Apple on Thursday announced new features which will implement a system that checks photos on iPhones, iPads in the United States before they are uploaded to its iCloud storage services to ensure the upload does not match known images of child sexual abuse.
"At Apple, our goal is to create technology that empowers people and enriches their lives — while helping them stay safe. We want to help protect children from predators who use communication tools to recruit and exploit them, and limit the spread of Child Sexual Abuse Material (CSAM)," Apple said in a statement.
"This program is ambitious, and protecting children is an important responsibility," it said. "Our efforts will evolve and expand over time."
How does it work?
New technology will allow software powering Apple mobile devices to match abusive photos on a user's phone against a database of known CSAM images provided by child safety organizations, then flag the images as they are uploaded to Apple's online iCloud storage, according to the company.
Apple said its messaging app will use on-device machine learning to warn about sensitive content without making private communications readable by the company. The tool Apple calls "neural Match" will detect known images of child sexual abuse without decrypting people's messages. If it finds a match, the image will be reviewed by a human who can notify law enforcement if necessary.
Communication safety in Messages:
The new image-monitoring feature is part of a series of tools heading to Apple mobile devices, according to the company.
Apple's texting app, Messages, will use machine learning to recognize and warn children and their parents when receiving or sending sexually explicit photos, the company said in the statement.
“When receiving this type of content, the photo will be blurred and the child will be warned, presented with helpful resources, and reassured it is okay if they do not want to view this photo. As an additional precaution, the child can also be told that, to make sure they are safe, their parents will get a message if they do view it. Similar protections are available if a child attempts to send sexually explicit photos.

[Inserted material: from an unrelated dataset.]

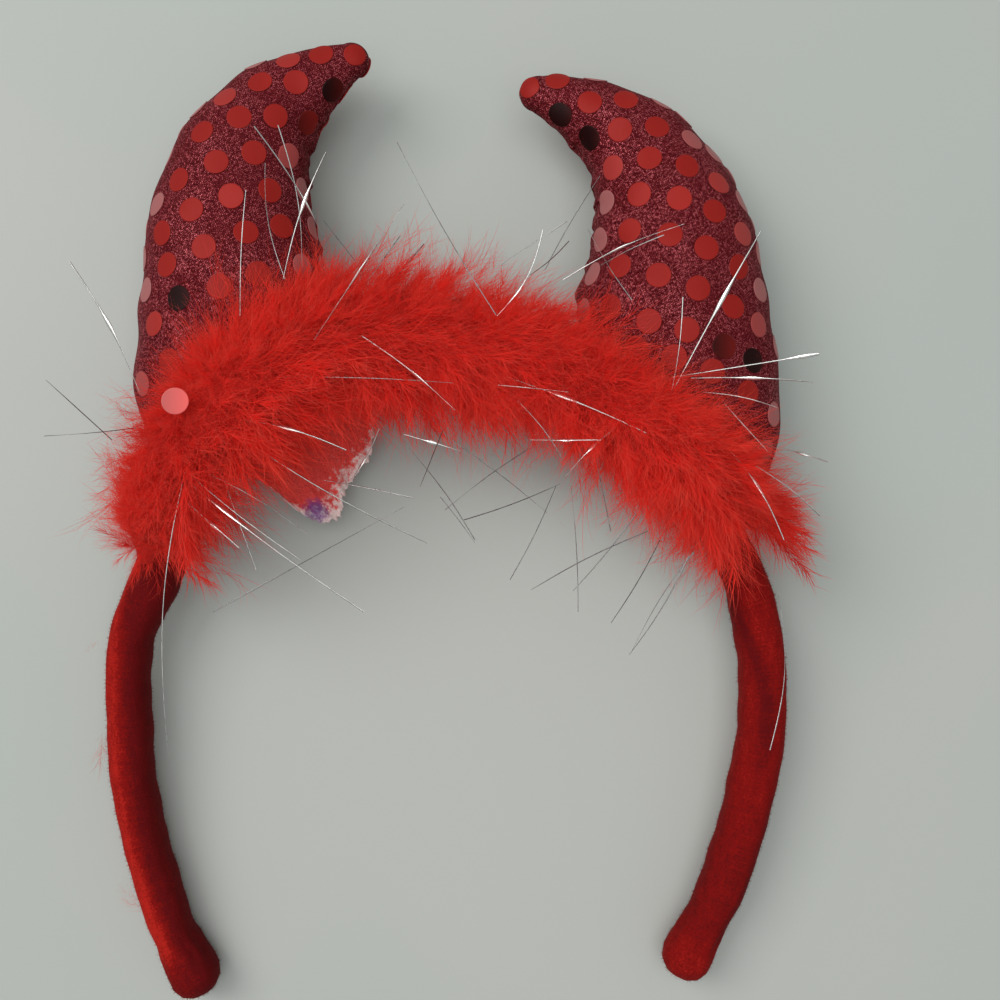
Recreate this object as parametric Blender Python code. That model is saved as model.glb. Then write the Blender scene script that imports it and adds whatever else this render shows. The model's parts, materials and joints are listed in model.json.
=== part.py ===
"""A devil horns headband, lying on its side on a flat surface.

The arch of the band lies nearly level, open towards -Y. The two stuffed horns
point to +Y and rest on their undersides, and so do the two ball ends of the band.
A strip of down runs in front of the band and of the roots of both horns.
All sizes are in metres, +Z is up.
"""

import math
import random
from typing import NamedTuple

import bmesh
import bpy
from mathutils import Vector
from mathutils.bvhtree import BVHTree

MM = 0.001
GAP = 0.35 * MM  # clear space between pieces that touch on the real thing
DOWN_GAP = 0.6 * MM  # the same under the down

# Band, measured to the middle of its section
ARCH_RADIUS = 66.8 * MM
ARM_TUCK_DROP = 60.0 * MM  # where an arm's tuck is measured, below the arch's centre
CROWN_LIFT = 16.0 * MM  # middle of the band over the floor, at the top of the arch
BALL_LIFT = 6.0 * MM  # the same, at the ball ends
BAND_THICK = 8.2 * MM  # across the arch
BAND_WIDE = 12.0 * MM  # front to back, which stands up as the band lies
BAND_SQUARENESS = 2.5  # exponent of the section, 2 would be an ellipse
BAND_SIDES = 14
BAND_STEP = 4.6 * MM
ARM_POINTS = 60  # points worked out along an arm before they are spaced evenly
BALL_MIDDLE = 3  # the row of BALL_END at the middle of the ball
LEFT = -1.0  # the hand of an arm, along +X
RIGHT = 1.0

# Horns
HORN_SQUARENESS = 2.15
HORN_SIDES = 26
HORN_RINGS = 24
TIP_TURNS = (30.0, 58.0, 80.0)  # degrees round a horn's rounded tip

# Down trim
TRIM_CORE = 0.56  # radius of the closed tube under the locks, as a share of the pile's radius
TRIM_SIDES = 15
FINER = 3  # rays to each step and side of the trim, to feel for its neighbours
TRIM_STEP = 4.3 * MM
TRIM_LENGTH_SPREAD = 0.34  # how much the locks differ in length
TRIM_LEAN = 2.4 * MM
TRIM_SEED = 7
THREAD_POINTS = 12  # points worked out from one row of the thread to the next
TRIM_LEAST = 0.5 * MM  # least wall round the thread where it presses on a neighbour
LOCK_ROOM = 1.6 * MM  # free space that a lock needs round it
LOCK_SHARES = (0.3, 0.6, 0.8, 1.0)  # places along a lock where its room is felt

# Loose hem below the left horn
HEM_THICK = 1.2 * MM
HEM_ROOT_DROP = 1.0 * MM  # root of the hem below the middle of the band
HEM_SAG = 5.5 * MM
HEM_WAVE = 0.9 * MM
HEM_WAVES = 2.5
HEM_LINES = 26
HEM_ROWS = 9


class Arm(NamedTuple):
    """An arm of the band, in millimetres.

    drop: from the arch's centre down to the middle of the ball end.
    tuck: how far the arm has closed in at ARM_TUCK_DROP.
    power: how late it closes in, 1 would be a straight line.
    """

    drop: float
    tuck: float
    power: float


class EndSection(NamedTuple):
    """A section of a ball end: its distance from the tip, thickness and width."""

    back: float
    thick: float
    wide: float


class HornSection(NamedTuple):
    """A section of a horn: its middle, the lean of the axis from +Y, and half its size."""

    side: float
    along: float
    lift: float
    lean: float
    half_wide: float
    half_thick: float


class TrimPoint(NamedTuple):
    """A point on the thread of the trim, and the reach of the down around it."""

    side: float
    along: float
    lift: float
    reach: float


class HemPoint(NamedTuple):
    """A line of the hem: its turn about the arch's centre, and how far it hangs in."""

    turn: float
    reach: float


ARM_LEFT = Arm(61.8, 12.4, 2.3)
ARM_RIGHT = Arm(57.9, 16.8, 2.0)

# Millimetres, from the tip of an arm inwards
BALL_END = (
    EndSection(0.0, 2.6, 3.0),
    EndSection(0.7, 5.8, 6.6),
    EndSection(2.0, 8.8, 9.9),
    EndSection(4.2, 10.4, 12.2),
    EndSection(7.0, 10.3, 12.4),
    EndSection(10.0, 9.2, 11.6),
    EndSection(14.0, 8.3, 11.6),
    EndSection(20.0, 8.2, 12.0),
)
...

The child will be warned before the photo is sent, and the parents can receive a message if the child chooses to send it," Apple said.

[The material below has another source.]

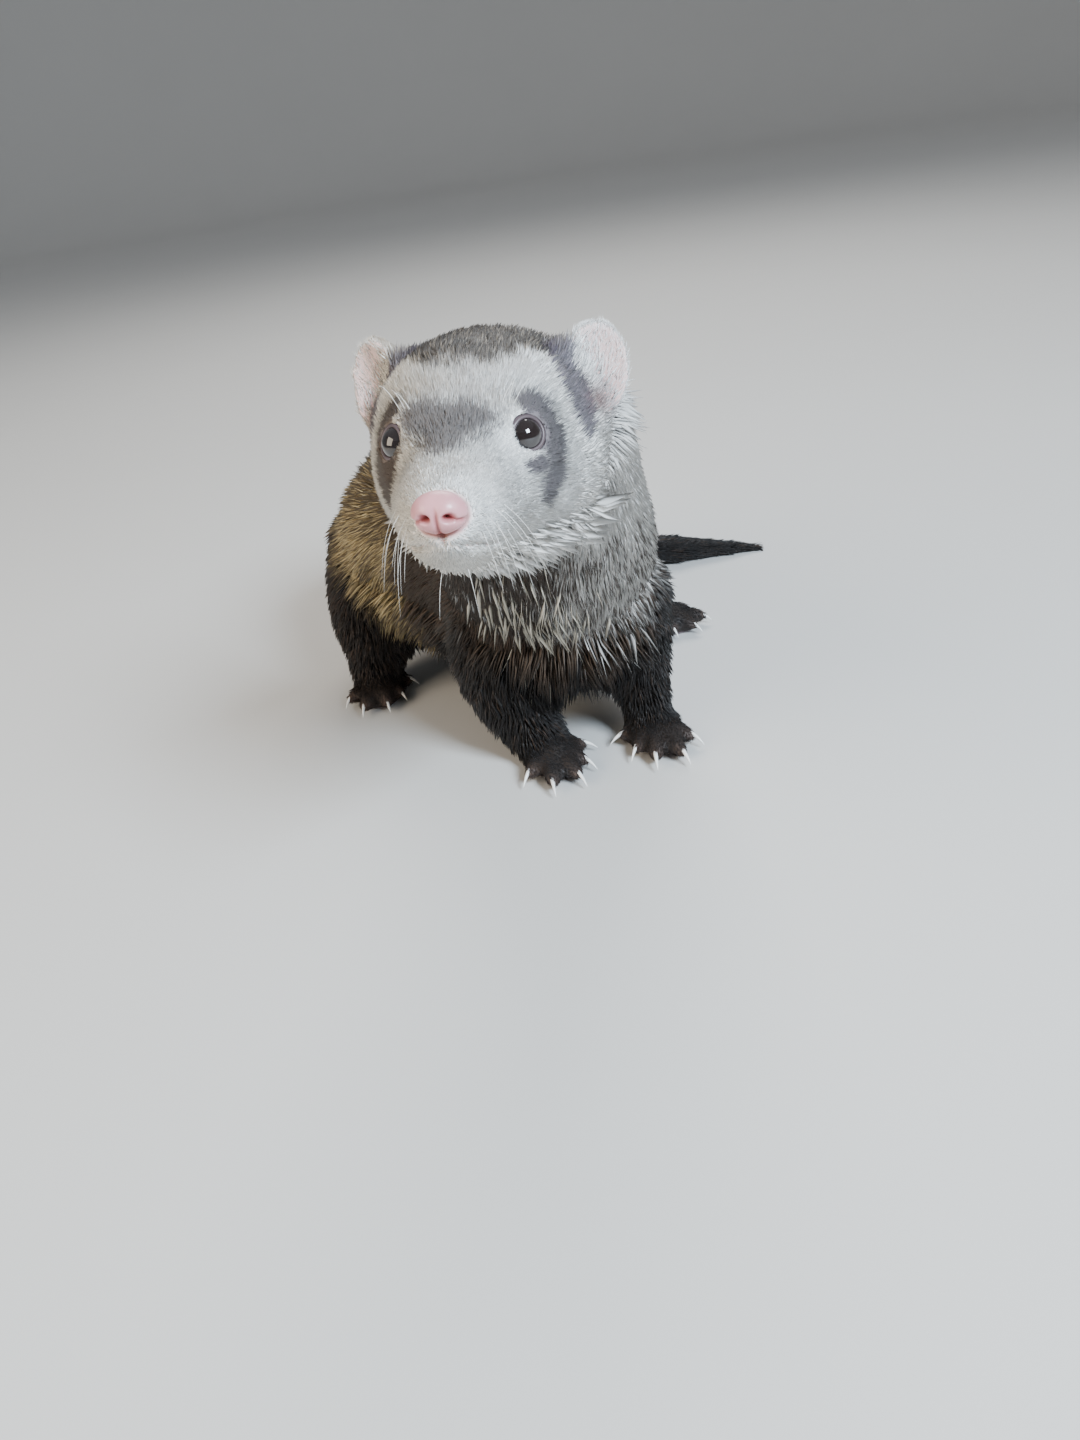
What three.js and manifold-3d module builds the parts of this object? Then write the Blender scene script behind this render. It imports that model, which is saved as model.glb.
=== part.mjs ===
// A life-size young ferret, standing with its head raised. Millimetres, +Z up, nose towards -Y.
// Left and right are the animal's own: its left side is +X. The origin is the middle of its box, on the floor.
import * as THREE from "three";
import { LoftGeometry } from "three/addons/geometries/LoftGeometry.js";
import { mergeVertices } from "three/addons/utils/BufferGeometryUtils.js";
import Module from "manifold-3d";

const wasm = await Module();
wasm.setup();

const GAP = 0.3; // clear space between touching pieces
const RAD = Math.PI / 180;
const UP = new THREE.Vector3(0, 0, 1);
const FORWARD = new THREE.Vector3(0, -1, 0);

// Head: its own frame has the tip of the nose at the origin, the face towards -Y.
const NOSE_AT = [-10.4, -112.4, 102.2];
const HEAD_TURN = -12 * RAD; // about Z, towards the animal's right
const HEAD_LIFT = -7 * RAD; // about X, nose up
const HEAD_TILT = 1.5 * RAD; // about Y, the right ear a little higher
const EYE = { x: 10.0, y: 20.4, z: 7.2, radius: 3.5 };
const EYE_AIM = new THREE.Vector3(0.62, -0.72, 0.3).normalize(); // the left eye's outward direction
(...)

Messages will use machine learning power on devices to analyze images attached to missives to determine whether they are sexually explicit, according to Apple.
What do researchers have to say?
But researchers say the tool could be put to other purposes such as government surveillance of dissidents or protesters.
Matthew Green of Johns Hopkins, a top cryptography researcher, was concerned that it could be used to frame innocent people by sending them harmless but malicious images designed designed to appear as matches for child porn, fooling Apple's algorithm and alerting law enforcement -- essentially framing people.
"This is a thing that you can do," said Green told Associated Press.
"Researchers have been able to do this pretty easily." Tech companies including Microsoft, Google, Facebook and others have for years been sharing "hash lists" of known images of child sexual abuse. Apple has also been scanning user files stored in its iCloud service, which is not as securely encrypted as its messages, for such images.
The company has been under pressure from governments and law enforcement to allow for surveillance of encrypted data. Coming up with the security measures required Apple to perform a delicate balancing act between cracking down on the exploitation of children while keeping its high-profile commitment to protecting the privacy of its users.
Apple believes it pulled off that feat with technology that it developed in consultation with several prominent cryptographers, including Stanford University professor Dan Boneh, whose work in the field has won a Turing Award, often called technology's version of the Nobel Prize.
Apple was one of the first major companies to embrace "end-to-end" encryption, in which messages are scrambled so that only their senders and recipients can read them. Law enforcement, however, has long pressured for access to that information in order to investigate crimes such as terrorism or child sexual exploitation.
"Apple's expanded protection for children is a game changer," John Clark, the president and CEO of the National Centre for Missing and Exploited Children, said in a statement. "With so many people using Apple products, these new safety measures have lifesaving potential for children who are being enticed online and whose horrific images are being circulated in child sexual abuse material." Julia Cordua, the CEO of Thorn, said that Apple's technology balances "the need for privacy with digital safety for children." Thorn, a nonprofit founded by Demi Moore and Ashton Kutcher, uses technology to help protect children from sexual abuse by identifying victims and working with tech platforms.